> _Your objective_: Print the lines beginning with the one that contains "head_tube();" and ending with the one that contains "bpy.data.objects.remove(obj)", exactly, both included, and no other lines.

Collected data entries
+ + + + +

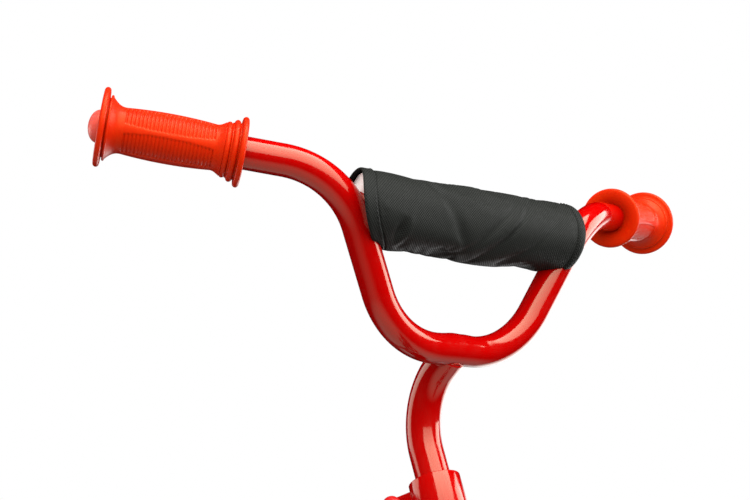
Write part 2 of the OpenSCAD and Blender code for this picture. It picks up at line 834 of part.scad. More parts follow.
// One spoke with its elbow in the hub's flange, and its nipple in the rim
module spoke(i) {
    side = i % 2 == 0 ? 1 : -1;
    lead = floor(i / 2) % 2 == 0 ? 1 : -1;
    rim_a = i * 360 / spoke_count;
    hub_a = rim_a + lead * lace_turn;
    r = spoke_d / 2;
    out = lead * side;
    elbow_at = around(hole_r, hub_a, side * flange_y + out * (flange_t / 2 + r + elbow_gap));
    head_at = around(hole_r, hub_a, side * flange_y - out * (flange_t / 2 + spoke_head_t / 2 + 0.1));
    rim_at = around(rim_bed_r + 1, rim_a, 0);
    u = unit(rim_at - elbow_at);
    rod(elbow_at, rim_at, r);
    translate(elbow_at) sphere(r = r + 0.15);
    rod(elbow_at, head_at, r);
    translate(head_at) rotate([90, 0, 0]) translate([0, 0, -spoke_head_t / 2])
        cylinder(h = spoke_head_t, r = r + 0.7);
    difference() {
        rod(rim_at - nipple_len * u, rim_at + 1.4 * u, nipple_r);
        rod(rim_at - (nipple_len + past) * u, rim_at + (1.4 + past) * u, r + 0.12);
    }
}

module spokes() {
    for (i = [0:spoke_count - 1]) spoke(i);
}

module hub() {
    difference() {
        union() {
            translate([0, -hub_half + 1, 0]) along_y(1) cylinder(h = 2 * (hub_half - 1), r = hub_r);
            both_sides() translate([0, 0, flange_y]) cylinder(h = hub_half - flange_y, r = hub_shell_r);
            both_sides() translate([0, 0, flange_y - flange_t / 2]) cylinder(h = flange_t, r = hub_flange_r);
        }
        translate([0, -hub_half - past, 0]) along_y(1) cylinder(h = 2 * (hub_half + past), r = hub_bore_r);
        both_sides() translate([0, 0, hub_half - bearing_w]) cylinder(h = bearing_w + past, r = bearing_r);
        for (i = [0:spoke_count - 1]) {
            side = i % 2 == 0 ? 1 : -1;
            lead = floor(i / 2) % 2 == 0 ? 1 : -1;
            p = around(hole_r, i * 360 / spoke_count + lead * lace_turn, side * flange_y);
            translate(p - [0, 3, 0]) along_y(1) cylinder(h = 6, r = spoke_d / 2 + 0.2);
        }
    }
}

module bearings() {
    both_sides() translate([0, 0, hub_half - bearing_w])
        ring(bearing_r, axle_d / 2 + running_gap, bearing_w);
}

module front_tyre() color([0.07, 0.07, 0.07]) at_front_wheel() tyre();
module rear_tyre() color([0.07, 0.07, 0.07]) at_rear_wheel() tyre();
module front_inner_tube() color([0.15, 0.15, 0.15]) at_front_wheel() inner_tube();
module rear_inner_tube() color([0.15, 0.15, 0.15]) at_rear_wheel() inner_tube();
module front_rim() color([0.8, 0.8, 0.82]) at_front_wheel() rim();
module rear_rim() color([0.8, 0.8, 0.82]) at_rear_wheel() rim();
module front_spokes() color([0.8, 0.8, 0.82]) at_front_wheel() spokes();
module rear_spokes() color([0.8, 0.8, 0.82]) at_rear_wheel() spokes();
module front_hub() color([0.75, 0.75, 0.77]) at_front_wheel() hub();
module rear_hub() color([0.75, 0.75, 0.77]) at_rear_wheel() hub();
module front_bearings() color([0.7, 0.7, 0.72]) at_front_wheel() bearings();
module rear_bearings() color([0.7, 0.7, 0.72]) at_rear_wheel() bearings();

// ---- Saddle ----

seat_top = seat_foot + seat_plate_z * [-cos(seat_angle), 0, sin(seat_angle)];
plate_h = 3;
plate_size = [84, 48];
base_h = 9;
screw_x = 32;
screw_y = 15;
screw_r = 2.5;

// Where the four saddle screws stand, on the top face of the seatpost's plate
module at_screws() {
    for (x = [-screw_x, screw_x], y = [-screw_y, screw_y]) translate(seat_top + [x, y, 0]) children();
}

module seatpost() color([0.75, 0.75, 0.77]) difference() {
    union() {
        seated() translate([0, 0, seat_tube_len - post_in])
            cylinder(h = seat_plate_z + post_in - seat_tube_len + 3, r = stem_d / 2);
        translate(seat_top - [plate_size[0] / 2, plate_size[1] / 2, plate_h])
            cube([plate_size[0], plate_size[1], plate_h]);
    }
    seated() translate([0, 0, seat_tube_len - post_in - past])
        cylinder(h = seat_plate_z + post_in - seat_tube_len - 4, r = stem_d / 2 - wall);
    translate(seat_top + [-60, -60, 0]) cube([120, 120, 20]);
    at_screws() translate([0, 0, -plate_h - past]) cylinder(h = plate_h + 2 * past, r = screw_r + 0.2);
}

module saddle_screws() color([0.75, 0.75, 0.77]) at_screws() {
    head_h = 3;
    translate([0, 0, -plate_h - head_h]) cylinder(h = head_h, r = screw_r + 1.7);
    translate([0, 0, -plate_h]) cylinder(h = plate_h + 6, r = screw_r);
}

saddle_back_x = seat_top[0] - 0.44 * saddle_len;
saddle_nose_x = saddle_back_x + saddle_len;

// Rounded saddle outline between two heights, shrunk by inset
module saddle_slab(z0, z1, inset, edge) {
    back_r = 30;
    nose_r = 19;
    hull() {
        for (s = [-1, 1]) {
            translate([saddle_back_x + back_r, s * (saddle_w / 2 - back_r), z0])
                cylinder(h = z1 - z0 - edge, r = back_r - inset, $fn = 32);
            translate([saddle_back_x + back_r + 4, s * (saddle_w / 2 - back_r), z1 - edge])
                cylinder(h = edge, r1 = back_r - inset, r2 = back_r - inset - edge, $fn = 32);
        }
        translate([saddle_nose_x - nose_r, 0, z0])
            cylinder(h = z1 - z0 - edge, r = nose_r - inset, $fn = 32);
        translate([saddle_nose_x - nose_r, 0, z1 - edge])
            cylinder(h = edge, r1 = nose_r - inset, r2 = nose_r - inset - edge, $fn = 32);
    }
}

module saddle_base() color([0.08, 0.08, 0.08]) difference() {
    saddle_slab(seat_top[2], seat_top[2] + base_h, 3, 0.5);
    at_screws() cylinder(h = 6.2, r = screw_r + running_gap);
}

module saddle_pad() color([0.1, 0.1, 0.1])
    saddle_slab(seat_top[2] + base_h, seat_top[2] + base_h + saddle_h, 0, 12);

head_tube();
main_tube();
seat_tube();
lower_stays();
upper_stays();
rear_dropout_left();
rear_dropout_right();
seat_tube_plug();
lower_cup();
upper_cup();
lower_ball_ring();
upper_ball_ring();
seat_clamp();
seat_clamp_bolt();
seat_clamp_nut();
rear_axle();
rear_axle_spacers();
rear_washers();
rear_axle_nuts();
rear_nut_caps();
steerer_tube();
fork_crown();
fork_blades();
fork_dropout_left();
fork_dropout_right();
crown_race();
top_race();
lock_nut();
stem_collar();
stem_clamp_bolt();
stem_clamp_nut();
stem_clamp_cap();
front_axle();
front_axle_spacers();
front_washers();
front_axle_nuts();
front_nut_caps();
stem();
handlebar();
crossbar();
grip_left();
grip_right();
bar_pad_foam();
bar_pad_cover();
front_tyre();
front_inner_tube();
front_rim();
front_spokes();
front_hub();
front_bearings();
rear_tyre();
rear_inner_tube();
rear_rim();
rear_spokes();
rear_hub();
rear_bearings();
seatpost();
saddle_base();
saddle_pad();
saddle_screws();
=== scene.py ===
import json
import math

import bmesh
import bpy
import numpy as np
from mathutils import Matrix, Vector


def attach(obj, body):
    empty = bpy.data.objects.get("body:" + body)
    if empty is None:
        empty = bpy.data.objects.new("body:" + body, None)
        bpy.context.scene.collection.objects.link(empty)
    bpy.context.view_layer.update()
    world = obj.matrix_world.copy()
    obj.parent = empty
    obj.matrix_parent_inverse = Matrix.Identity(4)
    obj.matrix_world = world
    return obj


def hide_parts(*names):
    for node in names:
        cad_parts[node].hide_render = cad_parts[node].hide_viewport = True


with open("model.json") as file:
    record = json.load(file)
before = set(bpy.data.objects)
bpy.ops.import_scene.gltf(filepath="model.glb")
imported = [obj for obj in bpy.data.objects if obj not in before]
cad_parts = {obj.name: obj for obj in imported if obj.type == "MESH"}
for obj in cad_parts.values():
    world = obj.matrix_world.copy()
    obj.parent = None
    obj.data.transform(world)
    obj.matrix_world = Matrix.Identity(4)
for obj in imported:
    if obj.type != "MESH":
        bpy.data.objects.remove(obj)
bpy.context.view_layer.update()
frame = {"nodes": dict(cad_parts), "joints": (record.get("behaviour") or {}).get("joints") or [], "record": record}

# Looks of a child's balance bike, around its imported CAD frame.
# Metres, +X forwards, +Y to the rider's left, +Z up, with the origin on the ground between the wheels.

MM = 0.001
JOINT = {j["name"]: j for j in frame["joints"]}
SLOT_OF = {p["node"]: p["material_slot"] for p in frame["record"]["subparts"]}

# ---- Layout, from the frame's joints ----

UP = Vector(JOINT["steering"]["axis"]).normalized()  # the steering axis
AHEAD = Vector((UP.z, 0, -UP.x))  # square to it, forwards
FRONT_AXLE = Vector(JOINT["front_spin"]["pos_m"])
REAR_AXLE = Vector(JOINT["rear_spin"]["pos_m"])
STEER_FOOT = Vector(JOINT["steering"]["pos_m"])
STEER_FOOT = STEER_FOOT + UP * (FRONT_AXLE - STEER_FOOT).dot(UP)
SEAT_UP = Vector(JOINT["seat_height"]["axis"]).normalized()

COLLAR_TOP = 303 * MM  # up the steering axis, from its foot
STEM_R = 12.5 * MM
STEM_BELOW = 105 * MM  # length inside the collar and the steerer
STEM_CORNER = 60.1 * MM  # above the collar's top
STEM_BEND = 51.6 * MM
BAR_R = 11.1 * MM
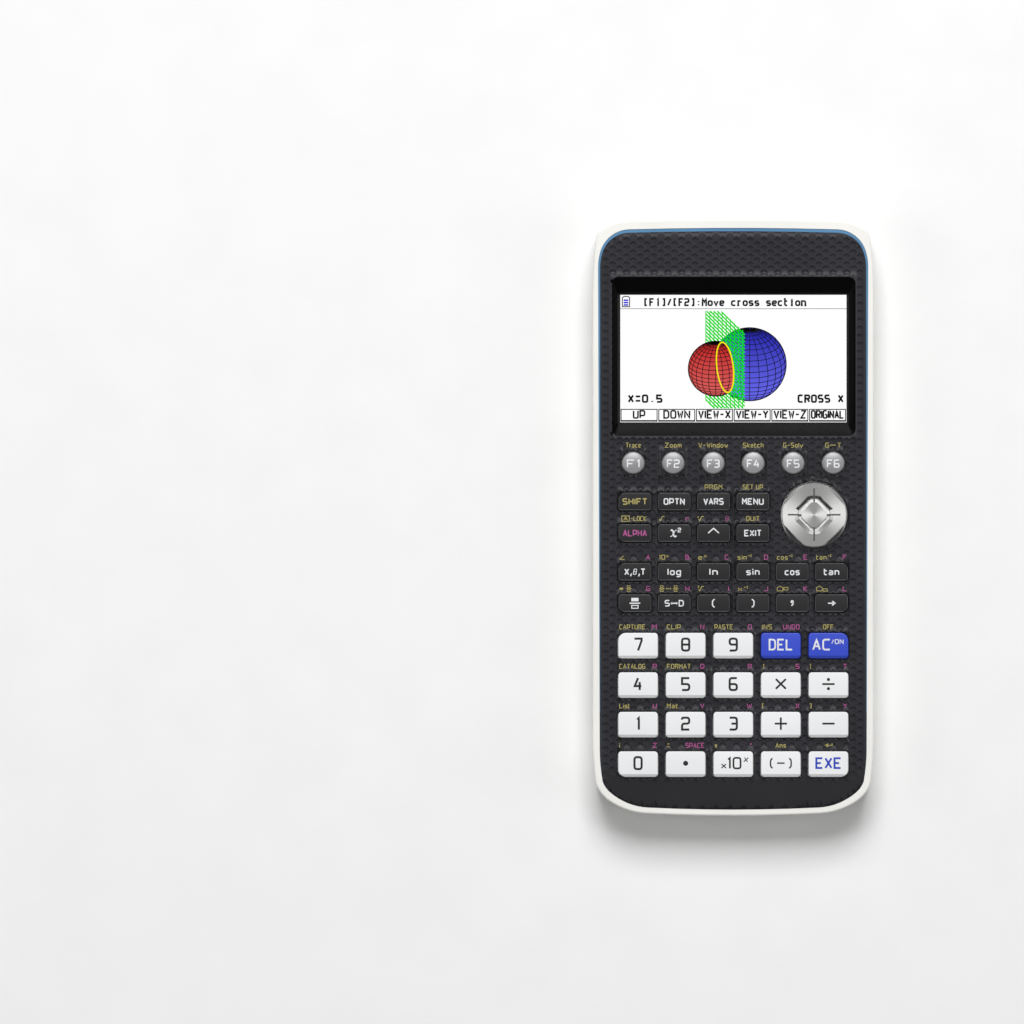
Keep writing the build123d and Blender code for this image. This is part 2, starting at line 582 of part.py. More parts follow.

+ + + + +

> _Right answer_:
head_tube();
main_tube();
seat_tube();
lower_stays();
upper_stays();
rear_dropout_left();
rear_dropout_right();
seat_tube_plug();
lower_cup();
upper_cup();
lower_ball_ring();
upper_ball_ring();
seat_clamp();
seat_clamp_bolt();
seat_clamp_nut();
rear_axle();
rear_axle_spacers();
rear_washers();
rear_axle_nuts();
rear_nut_caps();
steerer_tube();
fork_crown();
fork_blades();
fork_dropout_left();
fork_dropout_right();
crown_race();
top_race();
lock_nut();
stem_collar();
stem_clamp_bolt();
stem_clamp_nut();
stem_clamp_cap();
front_axle();
front_axle_spacers();
front_washers();
front_axle_nuts();
front_nut_caps();
stem();
handlebar();
crossbar();
grip_left();
grip_right();
bar_pad_foam();
bar_pad_cover();
front_tyre();
front_inner_tube();
front_rim();
front_spokes();
front_hub();
front_bearings();
rear_tyre();
rear_inner_tube();
rear_rim();
rear_spokes();
rear_hub();
rear_bearings();
seatpost();
saddle_base();
saddle_pad();
saddle_screws();
=== scene.py ===
import json
import math

import bmesh
import bpy
import numpy as np
from mathutils import Matrix, Vector


def attach(obj, body):
    empty = bpy.data.objects.get("body:" + body)
    if empty is None:
        empty = bpy.data.objects.new("body:" + body, None)
        bpy.context.scene.collection.objects.link(empty)
    bpy.context.view_layer.update()
    world = obj.matrix_world.copy()
    obj.parent = empty
    obj.matrix_parent_inverse = Matrix.Identity(4)
    obj.matrix_world = world
    return obj


def hide_parts(*names):
    for node in names:
        cad_parts[node].hide_render = cad_parts[node].hide_viewport = True


with open("model.json") as file:
    record = json.load(file)
before = set(bpy.data.objects)
bpy.ops.import_scene.gltf(filepath="model.glb")
imported = [obj for obj in bpy.data.objects if obj not in before]
cad_parts = {obj.name: obj for obj in imported if obj.type == "MESH"}
for obj in cad_parts.values():
    world = obj.matrix_world.copy()
    obj.parent = None
    obj.data.transform(world)
    obj.matrix_world = Matrix.Identity(4)
for obj in imported:
    if obj.type != "MESH":
        bpy.data.objects.remove(obj)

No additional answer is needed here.